If I don't read it my soul be lost.

Mmm, Father he taught me how to read, Father he taught me how to read.
If I don't read it my soul be lost, nobody's fault but mine.

Ah, Lord, Lord, nobody's fault but mine.
If I don't read it my soul be lost.

Ah, I have a Bible of my own, I have a Bible of my own.
If I don't read it my soul be lost.

Oh, Mother she taught me how to read, Mother she taught me how to read.
If I don't read it my soul be lost, nobody's fault but mine.

Ah, Lord, Lord, nobody's fault but mine.
If I don't read it my soul be lost.

And Sister she taught me how to read, Sister she taught me how to read.
If I don't read it my soul be lost, nobody's fault but mine.

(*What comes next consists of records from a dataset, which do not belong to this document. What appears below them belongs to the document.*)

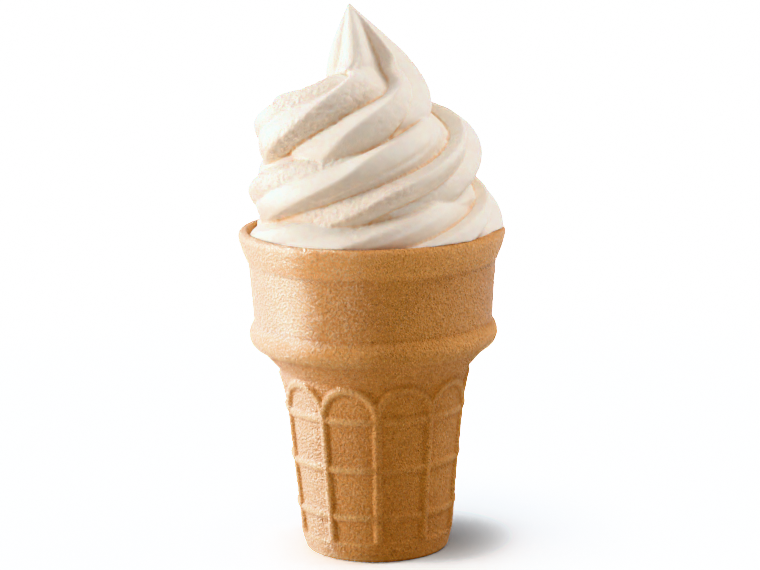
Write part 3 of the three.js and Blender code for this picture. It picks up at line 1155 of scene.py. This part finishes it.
@dataclass
class SoftServe:
    """A rope with six lobes, wound anticlockwise as it rises and pulled to a tip.

    The rope leaves a star nozzle that never turns, so each lobe climbs around the rope once a
    lap. Laps start at the left and pass the front, the right and the back. The rope's station
    values are a quarter lap apart. The rope and its core are in millimetres and degrees, and what
    is done to their fused skin is in metres.
    """

    cavity: WaferCone
    first_lap: float = -0.25
    lap_spacing: float = 0.25
    ring_radius: tuple[float, ...] = (
        19.0, 20.0, 20.6, 18.6, 19.0, 19.8, 17.5, 15.3, 15.5, 17.2, 9.4, 2.4, 0.5, 0.0,
    )
    height: tuple[float, ...] = (
        69.0, 73.0, 74.0, 76.5, 81.0, 85.0, 89.5, 93.0, 95.5, 98.3, 104.8, 111.0, 119.5, 128.3,
    )
    reach: tuple[float, ...] = (
        9.0, 9.3, 9.7, 12.0, 10.2, 9.1, 10.0, 10.6, 10.4, 10.2, 11.6, 11.1, 6.7, 0.35,
    )
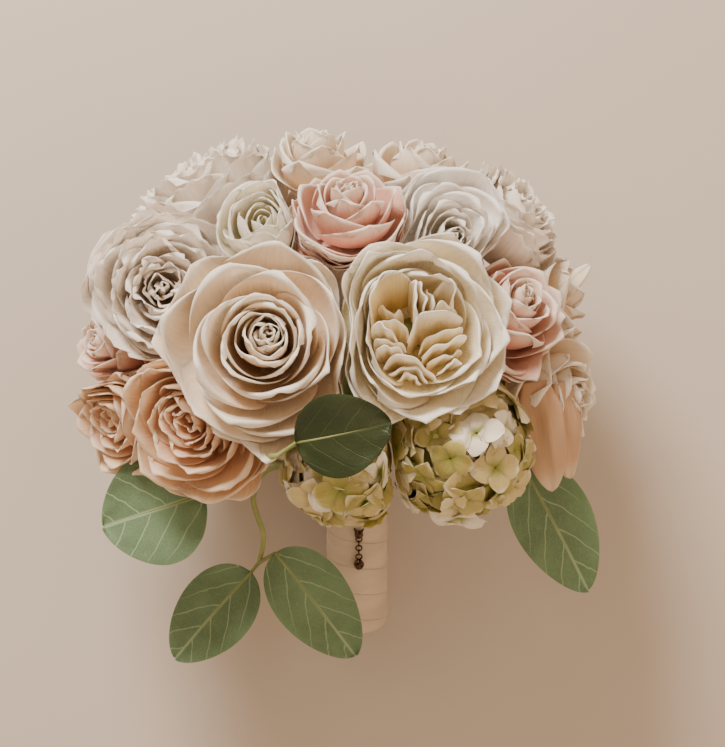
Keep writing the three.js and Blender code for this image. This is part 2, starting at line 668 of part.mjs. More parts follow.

Ah, mmmm, Lord, Lord, nobody's fault but mine.
If I don't read it my soul'd be lost, mmmm


Your memory is much closer to his version, but the odds are good this was a traditional song co-opted by Johnson, and thus you could have learned any number of versions through one path or another. Personally, I'm smelling a Sunday School class in one of those Southern towns you passed through as a lass.

3/28/2005 11:55:00 AM  
Blogger Aunt B said...

If we'd learned old blues songs in Sunday school, I'd probably still be hauling my ass to church, problems with organized religion aside.

Really, I'm surprised, with the popularity of contemporary praise and worship services that someone doesn't have a 'blues service.'

The project I've been working on has this great part where the folks down in Clarksdale (in the early 1940s) are talking about 'Heaven and Hell' parties that the church youth groups would throw and how you'd show up at the church and be 'judged' and, if you got into Heaven, you'd go to one room where you'd have punch and cookies and listen to good music and praise God, and if you were sent to Hell, you had to go listen to the Blues and, if you were really (un)lucky have "lewd dancing."

As you might expect, many of the people in Clarksdale felt that such parties sent the wrong message--that Heaven was boring and Hell was sexy fun--but they were so popular with the young people that they couldn't really stop them.

3/28/2005 12:29:00 PM  
Blogger Steve Pick said...

But, Blind Willie Johnson wasn't properly a blues performer. He mostly sang religious songs, and if I recall correctly, he wasn't so much up on the brand new (at the time) sort of gospel songs as written by Thomas A. Dorsey, but was more in the older traditions (with kind of a bluesy update, I think).

So, I'm figuring that older spirituals could have crossed over between black and white churches, and thus you could have learned a version based on the same source. Or maybe not.

This project you're working on sounds fascinating. I love the idea of the heaven and hell parties. That ol' devil, he's sometimes a genius.

3/29/2005 11:05:00 AM  
Blogger Aunt B said...

Well, then, Blind Willie Johnson is going on my wish list. I know next to nothing about him, but, if his is the version of "Nobody's Fault But Mine" that I know, then I'm an unwitting fan.

Weird, looking at the track list of "The Complete Blind Willie Johnson," I'm startled by how many songs I know. My dad sings "I'm gonna run to the city of Refuge" and "If I had my way, I'd tear this building down" around the house all the time. In fact, "If I had my way" is the second in his two-fer--along with "House of the Rising Sun"--of great guitar songs in which he sits on the couch and strums and wails and makes like he's a rock star.

Maybe he's a Blind Willie Johnson fan and had a record or something when I was growing up.

My parents--I've known them all my life and they keep surprising me.

Now, I want to just have a "Hell" party where we put in Muddy Waters' Plantation Recordings and dance lewdly around a church basement.